Tracy Droz Tragos
Tracy Droz Tragos is a producer and director, known for her 2014 documentary, Rich Hill.

Tracy's Bio

 

 

 

Tracy Droz Tragos

Writer, Director & Producer

Tracy (she/her/hers) is a 2021 Sundance Screenwriting and Directing Fellow, a 2021 Susan Nimoy Fellow and Lynn Auerbach Fellow and a 2022 Adrienne Shelly Foundation recipient for the development her narrative feature film debut The Macrobiotic Stoner, based on a true story.

Tracy is also an award-winning documentary filmmaker, and winner of the Sundance Film Festival’s Grand Jury Prize 2014 for her moving documentary Rich Hill, which explores the stories of three adolescent boys coming of age in small-town Missouri. Rich Hill’s other honors include Best Film at Michael Moore’s Traverse City Film Festival, Best Director Award at the Sarasota Film Festival, Best Heartland film at the Kansas City Film Festival, and Best Generation Next at the Documentary Edge Film Festival. The film was broadcast on the PBS series Independent Lens, and was released theatrically and digitally throughout the US and internationally. 

In 2020, Tracy was awarded a Guggenheim Fellowship, honoring her expanded work on the New York Times Op-Doc Sarah - now called BEFORE & AFTER, which has been ten years in the making. It is slated for a 2024 release.

Tracy’s feature documentary Abortion: Stories Women Tell premiered at the 2016 Tribeca Film Festival and was broadcast to wide acclaim on HBO in 2017.  Her remarkably non-political approach was said to have added a human and personal element to a deeply divisive debate. In 2018, this work was nominated for a Cinema Eye Honors and a News and Documentary Emmy.

Tracy’s first documentary, Be Good, Smile Pretty, is a powerful film about the profound and complicated feelings of loss caused by the deaths of American servicemen in Vietnam, some thirty-five years later as it explored the emotional impact of the loss of Tracy’s own father in that war.
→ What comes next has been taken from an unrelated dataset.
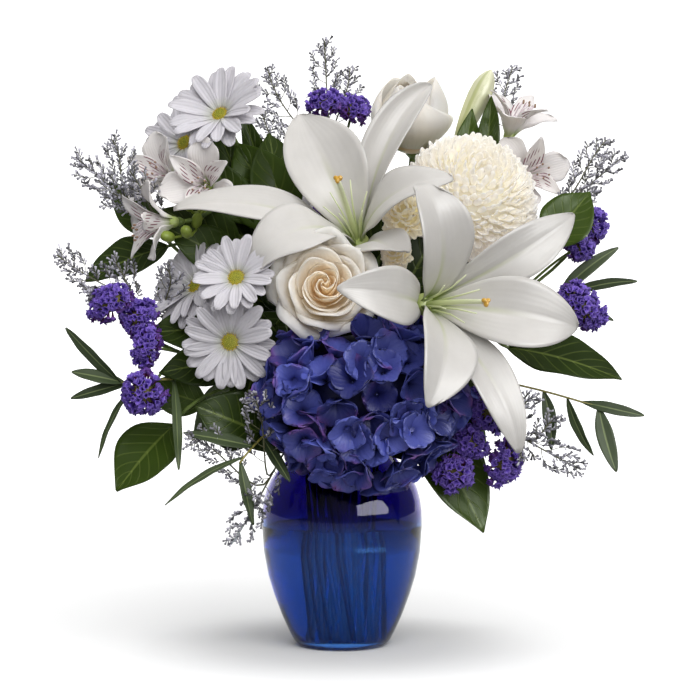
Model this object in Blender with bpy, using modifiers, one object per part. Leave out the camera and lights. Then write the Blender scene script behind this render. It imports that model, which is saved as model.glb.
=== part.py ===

The film aired on PBS’s Independent Lens winning the 2004 Emmy for Best Documentary, The Jury Award for Best Documentary at the Los Angeles Film Festival, and a Cine Golden Eagle Award. It continues to be used today by the VA and veterans’ organizations as a tool to support veterans’ processing of grief and painful memories of their transition home. 

Tracy was commissioned by Emerson Collective to make a feature documentary based on the New York Times-bestseller Smartest Kids In the World, about the crisis in U.S. high school education, which is slated for a 2021 release on Discovery+.  In early 2020, Tracy was embedded for 15 days at the Kakuma Refugee Camp in Northern Kenya, as she directed an episode of the new documentary series Heroes for the Planet, chronicling the building of a school there. 

Tracy’s work has received support from the John D. and Catherine T. MacArthur Foundation, Cinereach, IDA and ITVS. She is a Film Independent Documentary Lab and Sundance Documentary Lab alumna, participating as both a director and producer, and a past Sundance Women Filmmaking Fellow.